At the end of the day I wasn't sure there was a coherent theory of knowledge and consciousness being presented here. Perhaps because he's a poet and not a philosopher. What I mean by that is that the poet never affirmeth, in part because the tools of his trade are images. A Billy Bee jar isn't a theory of the mind, and an Airstream Land Yacht is only "sort of like a brain." These images are meant to be suggestive, but I don't see them as declaring anything really groundbreaking. Take the end of "Airstream Land Yacht":

She's sort of like a model brain, no?
     Just sits there unless towed.
And a constant need to unload, to forego,
     What we couldn't take or 
          know.

What you're left with is the image, one that teases us out of thought (the inviting "no?"), but not one that insists on any kind of point. After all, on the face of it the point is as banal as "beauty is truth, truth beauty." The same goes for another poem I really liked, "Expiry Date." The end of this poem seems more assertive: "It's what we think we saw that sticks, never what we see." But again I think it is the image of "Ouija" (words are images in this poem, things seen on signs, appearing in dictionaries, etc.) that opens out to speculation. You can't argue with what is being said (and again, on its own it's not very deep). The verb "sticks" takes its meaning from that context - the tenacity of the after-image, the deceptiveness of the purely visual, the connotations of sexual fluids that the lewdness of the poet's eye that has been building up to. Such words are only images of what we think we see and what we want them to mean, not some kind of pseudo-scientific discourse.

Though uneven, I did think this was a very strong book. There's a technical accomplishment and intellectual ambitiousness to it that I really responded to. This year's list is off to a good start!

Katherine: Hmmm.
 
Well, I think that the poet affirmeth plenty, including Sir Philip Sidney, who was also known to lieth a fair bit and take great pleasure in doing so. And I'll grant that to present an idea through an image may open the interpretation of that idea to more diverse readings and may even allow for a more ambiguous rendering of a concept, but surely, at the end of the day, one wants to at least suggest an idea through the images? Otherwise, well, why bother writing anything at all?
 
The opening poem is the lens through which I read the rest of the volume - ignoring the strange advice of the blurb to choose instead the love poems as the "key to unlock" the collection. I thought the poem's placement suggested its importance, so I spent some time figuring out just what the heck an epoché is ­ yes, it's a concept from phenomenology, and a quick Wikipedia search reveals that it's connected to a state of mind phenomenologists call "ataraxia," the title of another poem in the work. So, though I ended up feeling like a bear of very little brain indeed as I wrestled, it seemed to be important. And of course "theory of mind" alludes to models of consciousness as well. All of these concepts point to a kind of self-imposed separation of self from the rest of the world in order to see it clearly. This brand of phenomenology has its roots in skepticism. And Babstock returns to this idea of the isolated individual consciousness throughout the book - heads in this book are everywhere severed.
 
And yet clearly, the humour of the opening poem invites us to see an absurdity in this state of consciousness, where seeing depends on the emptying of the head, where in order to understand what's out there, what "seems to be," you have to be willing to suspend your belief in it. If you've achieved that level of consciousness, then you've reached the state of ataraxia, oddly zen-like, which I understand to be the land of milk and honey of the poem, a poem that recalls Dickinson for me. We revisit that sense of absurdity in "Expiry Date" - "this oughta be fun," and again, I feel Babstock alternating in his response to these ideas between lament and reckless embrace. At the end of the book, I think he's still teetering.
 
Yes, "Tarantella" made me think of that Simpsons episode too- I think they're very similar gestures! And both delightful (that is one of my favourite episodes). The Musical Comedy and the fella in the poem both take themselves wayyyyy too seriously. "Spare me the blad and blah" indeed! Maybe I've just been woo'd by one too many self-serious Costello framed boys . . .
 
And at the risk of seeming completely contrarian, I liked the "civic worm."

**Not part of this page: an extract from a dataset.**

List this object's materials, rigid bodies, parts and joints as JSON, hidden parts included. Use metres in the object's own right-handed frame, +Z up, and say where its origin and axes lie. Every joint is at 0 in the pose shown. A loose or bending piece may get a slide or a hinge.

Alex Good: But a subway train just isn't like a worm. I mean, I suppose it's underground most of the time. But really. I think it's a lousy image.

The poet representeth. For example, he representeth the balanced state of epoché in the half-empty head of the Billy Bee jar. I'm just not sure what the point is. And I'm not trying to be thick. I'm honestly not very good at this stuff. 

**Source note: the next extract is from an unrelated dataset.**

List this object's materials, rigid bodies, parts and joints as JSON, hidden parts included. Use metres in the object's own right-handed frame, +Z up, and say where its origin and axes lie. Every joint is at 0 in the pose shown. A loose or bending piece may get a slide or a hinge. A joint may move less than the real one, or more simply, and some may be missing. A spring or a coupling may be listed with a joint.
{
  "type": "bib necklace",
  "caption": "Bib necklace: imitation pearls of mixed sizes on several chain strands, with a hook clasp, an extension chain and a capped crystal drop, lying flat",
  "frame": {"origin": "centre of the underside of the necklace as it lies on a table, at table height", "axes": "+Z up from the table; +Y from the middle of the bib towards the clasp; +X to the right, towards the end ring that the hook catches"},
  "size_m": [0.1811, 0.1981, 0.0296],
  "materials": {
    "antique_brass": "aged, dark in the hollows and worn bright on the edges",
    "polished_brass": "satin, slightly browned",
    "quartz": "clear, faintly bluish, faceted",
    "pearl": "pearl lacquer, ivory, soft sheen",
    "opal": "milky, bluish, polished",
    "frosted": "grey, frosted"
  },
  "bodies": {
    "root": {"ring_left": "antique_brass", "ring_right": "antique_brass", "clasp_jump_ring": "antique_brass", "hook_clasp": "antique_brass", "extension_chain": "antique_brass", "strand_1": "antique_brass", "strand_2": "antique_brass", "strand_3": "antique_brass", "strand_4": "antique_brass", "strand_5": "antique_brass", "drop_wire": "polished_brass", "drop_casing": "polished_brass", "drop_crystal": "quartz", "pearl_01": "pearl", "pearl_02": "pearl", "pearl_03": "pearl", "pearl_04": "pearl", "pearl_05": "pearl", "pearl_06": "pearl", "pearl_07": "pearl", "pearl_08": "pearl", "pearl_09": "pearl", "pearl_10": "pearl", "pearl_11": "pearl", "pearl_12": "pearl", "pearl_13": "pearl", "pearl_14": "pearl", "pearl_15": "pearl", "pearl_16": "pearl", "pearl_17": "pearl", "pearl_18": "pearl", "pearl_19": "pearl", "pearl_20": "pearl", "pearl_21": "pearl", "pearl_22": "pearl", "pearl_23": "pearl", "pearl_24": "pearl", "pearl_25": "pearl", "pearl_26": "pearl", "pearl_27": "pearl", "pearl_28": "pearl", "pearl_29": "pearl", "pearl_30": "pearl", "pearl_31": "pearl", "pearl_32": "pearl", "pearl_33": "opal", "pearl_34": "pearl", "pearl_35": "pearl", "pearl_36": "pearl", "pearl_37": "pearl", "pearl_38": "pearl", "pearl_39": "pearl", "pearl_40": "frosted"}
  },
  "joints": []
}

Alex Boyd: This has been a difficult one for me to write about, because I recognize that Babstock is talented, and he's written poems I've loved. His attention to detail is remarkable, just that ability for sharp poetic images. Even the first poem in this collection felt to me as though it had enough detail for a short story, a soldier described as having "A helmet dangled on his back, a hillock / in spring, sprouting a version of verdant grasses." Or elsewhere "The black polyps of bin bags." It's as though Babstock looks around with photographic, poetic memory, taking in images like a whale taking in plankton, even a bit stuck on certain details so that he repeats them, a glove compartment described as "Little bulb, little bulb, over wet naps / and manuals." Or in a different poem "Generator. / Generator."

And I recognize these are carefully crafted. But I found them frustrating and unsatisfying, for feeling crafted from whatever was scooped up, without the poems really getting off the ground in terms of something important. "Pragmatist" ends with the line "There's a kind of shroud I pull across my life," which struck me as a much better first line. As a last line, itmeans he ends the poem just as he begins to invest it with emotional weight. "Hungerford Note" has a pile of strong images, including "the sea's winey darkness," and a "very amusing man in a waistcoat, doing / amusing things with rubber balls." I loved the final lines "I can hear the trolleys  / biting the bones of the street. If you get this before / the onset of winter, think on it. We were very wrong." But those final lines would be even stronger if they were able to pin down something more concrete from earlier in the poem or spin it in a new direction. It's as though the images were often a pile of pretty beads in a bowl, rather than on a string. I felt like Babstock was in the next room assuming the reader is eavesdropping rather than speaking to the reader. Maybe that's the point. Or maybe the point is that we "only seem," and flash through a disconnected existence before we're gone. But it would have made more sense to me to write a few poems to reflect this rather than most of a poetry book. And at 108 pages it clocks in as fairly long, for a poetry book.

Alex Good: But Alex! He's giving you more for your money! No flimsy chapbook this!

I get the impression I liked this one more than you folks. I'm very interested now to see how the rest of the list plays out.